## [Stated task]
Read through the data and report every line in which the word "joints" occurs.

## [Data block]
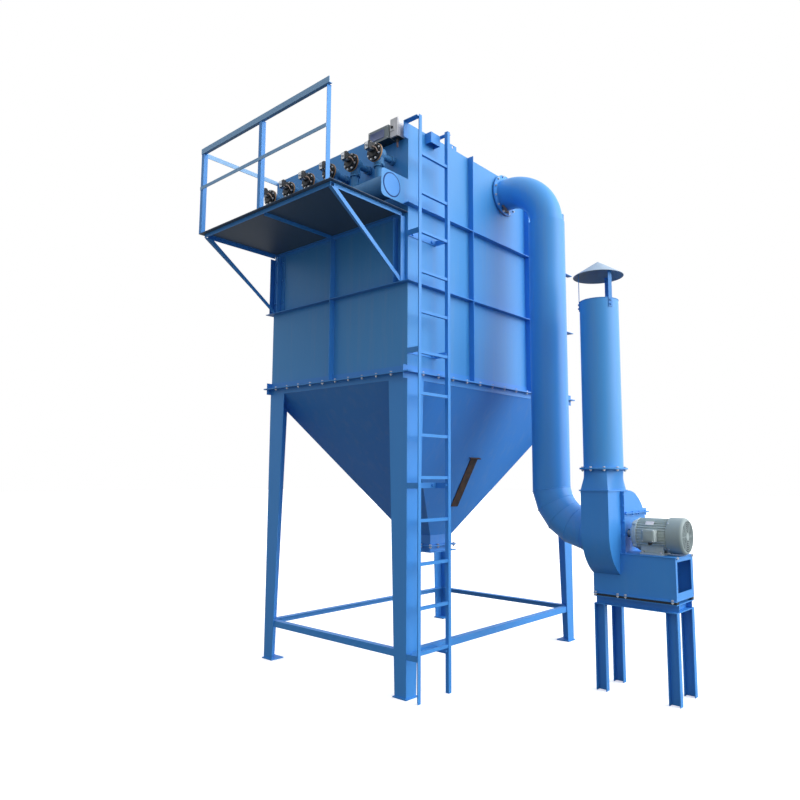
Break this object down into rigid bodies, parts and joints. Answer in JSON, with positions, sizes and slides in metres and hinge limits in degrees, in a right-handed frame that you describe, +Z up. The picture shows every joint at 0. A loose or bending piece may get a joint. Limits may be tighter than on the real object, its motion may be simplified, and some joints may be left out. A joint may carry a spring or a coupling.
{
  "type": "baghouse dust collector",
  "caption": "Pulse-jet baghouse dust collector on legs: filter housing and hopper, service platform with header and valves, ladder, clean-air duct, fan with motor and exhaust stack.",
  "frame": {"origin": "heel of the front right leg on the floor, under its foot plate", "axes": "+Z up; the service platform is on the -Y side; the ladder, duct and fan are on the +X side"},
  "size_m": [3.143, 3.3043, 4.24],
  "materials": {
    "bare_steel": "rusted flat bar",
    "blue_paint": "gloss alkyd over shot-blasted steel",
    "box_grey": "powder coat",
    "box_white": "moulded",
    "cap_paint": "weathered paint on sheet",
    "cowl_green": "enamel on pressed steel",
    "deck_plate": "paint on chequer plate",
    "duct_paint": "gloss paint on rolled sheet",
    "motor_green": "enamel on cast iron",
    "pilot_grey": "moulded",
    "pipe_zinc": "paint on steel tube",
    "strip_rubber": "cut rubber strip",
    "valve_black": "black enamel on die-cast covers"
  },
  "bodies": {
    "root": {"back_wall": "blue_paint", "cap_straps": "blue_paint", "controller_box": "box_grey", "duct_collar": "blue_paint", "duct_riser": "duct_paint", "end_stiffeners": "blue_paint", "exhaust_stack": "duct_paint", "fan_base_frame": "blue_paint", "fan_legs": "blue_paint", "fan_volute": "blue_paint", "front_wall": "blue_paint", "header_tank": "blue_paint", "hopper_back": "blue_paint", "hopper_bar": "bare_steel", "hopper_flange": "blue_paint", "hopper_front": "blue_paint", "hopper_left": "blue_paint", "hopper_right": "blue_paint", "housing_flange": "blue_paint", "inlet_spigot": "blue_paint", "isolating_strips": "strip_rubber", "ladder_head_ties": "blue_paint", "ladder_rungs": "blue_paint", "ladder_straps": "blue_paint", "ladder_stringers": "blue_paint", "left_wall": "blue_paint", "leg_back_left": "blue_paint", "leg_back_right": "blue_paint", "leg_braces": "blue_paint", "leg_front_left": "blue_paint", "leg_front_right": "blue_paint", "lifting_lugs": "blue_paint", "lower_elbow": "duct_paint", "mid_rail": "blue_paint", "motor_body": "motor_green", "motor_cowl": "cowl_green", "motor_pedestal": "blue_paint", "outlet_collar": "blue_paint", "outlet_transition": "blue_paint", "pilot_solenoids": "pilot_grey", "platform_deck": "deck_plate", "platform_frame": "blue_paint", "platform_struts": "blue_paint", "rail_posts": "blue_paint", "rain_cap": "cap_paint", "right_wall": "blue_paint", "roof_plate": "blue_paint", "side_hood": "blue_paint", "side_rail": "blue_paint", "side_stiffeners": "blue_paint", "switch_box": "box_white", "tank_ends": "blue_paint", "top_rail": "blue_paint", "upper_elbow": "duct_paint", "valve_bodies": "blue_paint", "valve_covers": "valve_black", "valve_pipes": "pipe_zinc", "volute_flanges": "blue_paint", "volute_saddle": "blue_paint", "wall_angles": "blue_paint"}
  },
  "joints": []
}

## [Solution]
Break this object down into rigid bodies, parts and joints. Answer in JSON, with positions, sizes and slides in metres and hinge limits in degrees, in a right-handed frame that you describe, +Z up. The picture shows every joint at 0. A loose or bending piece may get a joint. Limits may be tighter than on the real object, its motion may be simplified, and some joints may be left out. A joint may carry a spring or a coupling.
  "joints": []